Some Californians can Attend 'Water School' in Lieu of $500 Fine
On Tuesday, the California State Water Resources Control Board voted to approve fines of up to $500 a day for overuse of water, in an effort to penalize those who do not conserve amidst the state's crippling drought. Now, Santa Cruz residents with hefty water fines can attend the Santa Cruz Water School, a free, one-time class that, if completed successfully, eliminates all water penalties outright.
"We don't want to penalize people," Santa Cruz Water District spokeswoman Eileen Cross told KSBW. "We want to educate people, because water is so precious and we all need to do everything we can to conserve, and so it's an opportunity for us to educate the public."
The class runs for about two hours and, like traffic school, erases fines in exchange for education. According to the San Francisco Chronicle, areas of focus include instruction on finding water meters, the severity of California's drought, and "Basics of Municipal Utilities Services."
"We're encouraging people to attend water school," instructor Amanda Bunte told KSBW. "Having a bill that daunting when they're used to a $200 bill would be kind of an economic scare."

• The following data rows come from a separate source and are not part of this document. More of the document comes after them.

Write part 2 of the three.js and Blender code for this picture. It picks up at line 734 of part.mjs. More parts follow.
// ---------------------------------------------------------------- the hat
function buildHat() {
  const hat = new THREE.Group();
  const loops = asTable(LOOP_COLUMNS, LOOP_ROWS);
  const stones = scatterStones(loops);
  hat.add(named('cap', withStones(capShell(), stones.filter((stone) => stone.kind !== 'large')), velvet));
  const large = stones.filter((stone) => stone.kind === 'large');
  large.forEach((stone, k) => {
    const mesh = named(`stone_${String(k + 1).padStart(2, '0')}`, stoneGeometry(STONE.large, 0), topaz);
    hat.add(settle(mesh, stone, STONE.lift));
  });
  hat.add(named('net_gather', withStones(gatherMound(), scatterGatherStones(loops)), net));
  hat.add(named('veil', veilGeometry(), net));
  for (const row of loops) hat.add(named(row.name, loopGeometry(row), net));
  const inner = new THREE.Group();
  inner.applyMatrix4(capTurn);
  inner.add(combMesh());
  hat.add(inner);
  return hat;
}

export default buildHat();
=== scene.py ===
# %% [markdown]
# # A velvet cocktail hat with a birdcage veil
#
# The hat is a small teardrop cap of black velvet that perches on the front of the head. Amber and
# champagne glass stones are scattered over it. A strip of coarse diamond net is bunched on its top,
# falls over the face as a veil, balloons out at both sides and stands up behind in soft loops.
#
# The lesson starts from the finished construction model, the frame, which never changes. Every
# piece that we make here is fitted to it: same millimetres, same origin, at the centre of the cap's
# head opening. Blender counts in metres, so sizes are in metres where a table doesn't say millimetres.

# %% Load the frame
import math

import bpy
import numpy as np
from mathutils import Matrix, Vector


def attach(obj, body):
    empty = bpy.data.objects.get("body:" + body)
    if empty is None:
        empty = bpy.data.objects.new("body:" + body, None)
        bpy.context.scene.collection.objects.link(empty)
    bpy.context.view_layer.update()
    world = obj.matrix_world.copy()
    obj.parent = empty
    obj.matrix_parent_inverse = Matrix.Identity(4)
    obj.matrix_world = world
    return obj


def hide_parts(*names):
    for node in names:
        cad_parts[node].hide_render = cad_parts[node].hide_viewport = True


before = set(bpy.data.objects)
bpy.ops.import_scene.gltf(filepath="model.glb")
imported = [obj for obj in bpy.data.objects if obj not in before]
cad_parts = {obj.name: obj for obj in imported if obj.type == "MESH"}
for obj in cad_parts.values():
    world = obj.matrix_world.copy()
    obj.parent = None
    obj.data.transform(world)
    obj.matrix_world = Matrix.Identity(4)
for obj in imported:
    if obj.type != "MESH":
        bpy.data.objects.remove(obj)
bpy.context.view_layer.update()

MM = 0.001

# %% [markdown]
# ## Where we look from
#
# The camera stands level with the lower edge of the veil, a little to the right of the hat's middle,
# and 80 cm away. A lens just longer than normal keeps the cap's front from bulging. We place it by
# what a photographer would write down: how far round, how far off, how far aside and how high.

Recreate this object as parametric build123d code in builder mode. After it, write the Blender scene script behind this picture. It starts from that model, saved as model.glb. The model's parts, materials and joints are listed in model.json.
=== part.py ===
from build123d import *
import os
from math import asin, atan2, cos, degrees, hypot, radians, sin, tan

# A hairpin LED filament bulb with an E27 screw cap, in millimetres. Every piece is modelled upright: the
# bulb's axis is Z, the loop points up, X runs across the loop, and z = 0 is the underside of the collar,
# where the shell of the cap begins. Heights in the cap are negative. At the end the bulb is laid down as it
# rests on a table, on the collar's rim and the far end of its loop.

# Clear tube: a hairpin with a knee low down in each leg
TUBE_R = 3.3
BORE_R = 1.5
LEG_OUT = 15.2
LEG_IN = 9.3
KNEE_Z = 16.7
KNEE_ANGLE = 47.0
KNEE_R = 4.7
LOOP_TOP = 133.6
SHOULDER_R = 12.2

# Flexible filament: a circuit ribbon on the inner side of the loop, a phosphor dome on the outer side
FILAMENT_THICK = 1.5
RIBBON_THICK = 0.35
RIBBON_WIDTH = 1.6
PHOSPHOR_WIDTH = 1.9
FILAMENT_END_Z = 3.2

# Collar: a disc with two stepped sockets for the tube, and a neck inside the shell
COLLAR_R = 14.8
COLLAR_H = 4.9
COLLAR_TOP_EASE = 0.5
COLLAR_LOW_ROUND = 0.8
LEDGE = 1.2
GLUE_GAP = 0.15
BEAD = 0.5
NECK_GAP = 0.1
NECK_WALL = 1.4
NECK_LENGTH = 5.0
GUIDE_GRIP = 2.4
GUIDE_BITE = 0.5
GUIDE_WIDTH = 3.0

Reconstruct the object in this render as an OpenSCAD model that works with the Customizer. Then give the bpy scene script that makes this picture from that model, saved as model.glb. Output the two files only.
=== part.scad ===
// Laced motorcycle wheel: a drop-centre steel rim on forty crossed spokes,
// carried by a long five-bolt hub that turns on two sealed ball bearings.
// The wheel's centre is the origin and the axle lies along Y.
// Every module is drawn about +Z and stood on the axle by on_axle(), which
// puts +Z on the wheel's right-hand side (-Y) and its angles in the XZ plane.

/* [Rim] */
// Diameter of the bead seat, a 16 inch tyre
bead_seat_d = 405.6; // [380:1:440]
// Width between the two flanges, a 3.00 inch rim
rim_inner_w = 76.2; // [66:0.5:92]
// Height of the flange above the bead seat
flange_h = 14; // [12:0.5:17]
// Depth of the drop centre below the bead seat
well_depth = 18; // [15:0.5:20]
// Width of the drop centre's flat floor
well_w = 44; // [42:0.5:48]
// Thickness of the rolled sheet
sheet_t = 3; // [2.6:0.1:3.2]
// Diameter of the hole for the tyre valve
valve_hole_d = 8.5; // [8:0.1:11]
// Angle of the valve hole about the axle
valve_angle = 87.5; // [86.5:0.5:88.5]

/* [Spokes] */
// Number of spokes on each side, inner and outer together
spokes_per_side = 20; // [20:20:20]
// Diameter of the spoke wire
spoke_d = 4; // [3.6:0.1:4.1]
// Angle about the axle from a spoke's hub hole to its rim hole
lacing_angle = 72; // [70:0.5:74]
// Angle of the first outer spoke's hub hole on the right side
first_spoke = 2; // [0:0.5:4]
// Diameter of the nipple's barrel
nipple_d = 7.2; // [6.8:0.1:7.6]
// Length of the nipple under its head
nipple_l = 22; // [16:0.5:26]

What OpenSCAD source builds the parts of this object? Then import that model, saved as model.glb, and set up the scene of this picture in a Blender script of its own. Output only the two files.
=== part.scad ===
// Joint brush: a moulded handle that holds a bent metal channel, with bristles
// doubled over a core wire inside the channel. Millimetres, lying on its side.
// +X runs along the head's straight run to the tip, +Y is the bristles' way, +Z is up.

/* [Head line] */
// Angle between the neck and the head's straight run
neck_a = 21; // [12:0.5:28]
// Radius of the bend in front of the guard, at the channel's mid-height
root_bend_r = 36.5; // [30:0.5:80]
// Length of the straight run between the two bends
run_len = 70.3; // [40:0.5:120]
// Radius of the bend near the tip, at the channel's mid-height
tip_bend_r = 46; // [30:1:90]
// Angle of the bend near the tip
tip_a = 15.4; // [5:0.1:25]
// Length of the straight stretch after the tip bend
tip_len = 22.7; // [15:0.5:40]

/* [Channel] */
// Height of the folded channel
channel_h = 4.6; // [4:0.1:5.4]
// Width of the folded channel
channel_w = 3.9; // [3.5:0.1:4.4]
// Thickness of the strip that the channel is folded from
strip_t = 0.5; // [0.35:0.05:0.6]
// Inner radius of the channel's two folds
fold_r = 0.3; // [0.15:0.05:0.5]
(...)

One resident had a $4,400 fine for overuse of water due to an unknown leak, according to the report. However, after two hours in water school, the fine was gone.
"Most of the information that we're teaching people they were not aware of prior to the class," Bunte said. "They're definitely very relieved to get these penalties removed, and a lot of them take away some good conservation tips."
According to the Chronicle, Santa Cruz has some of the strictest water rationing regulations in all of California. Most households are allowed 249 gallons of water a day; in the first month that new regulations went into effect, 1,635 account violations led to $341,000 worth of fines citywide.
Toby Goddard, the city's Water Conservation Manager, came up with the idea for water school.
"Thousands of dollars in penalties are being removed in exchange for an hour and a half or two hours of education," he told the Chronicle. "We want to redirect the anger over penalties and turn it into a positive experience."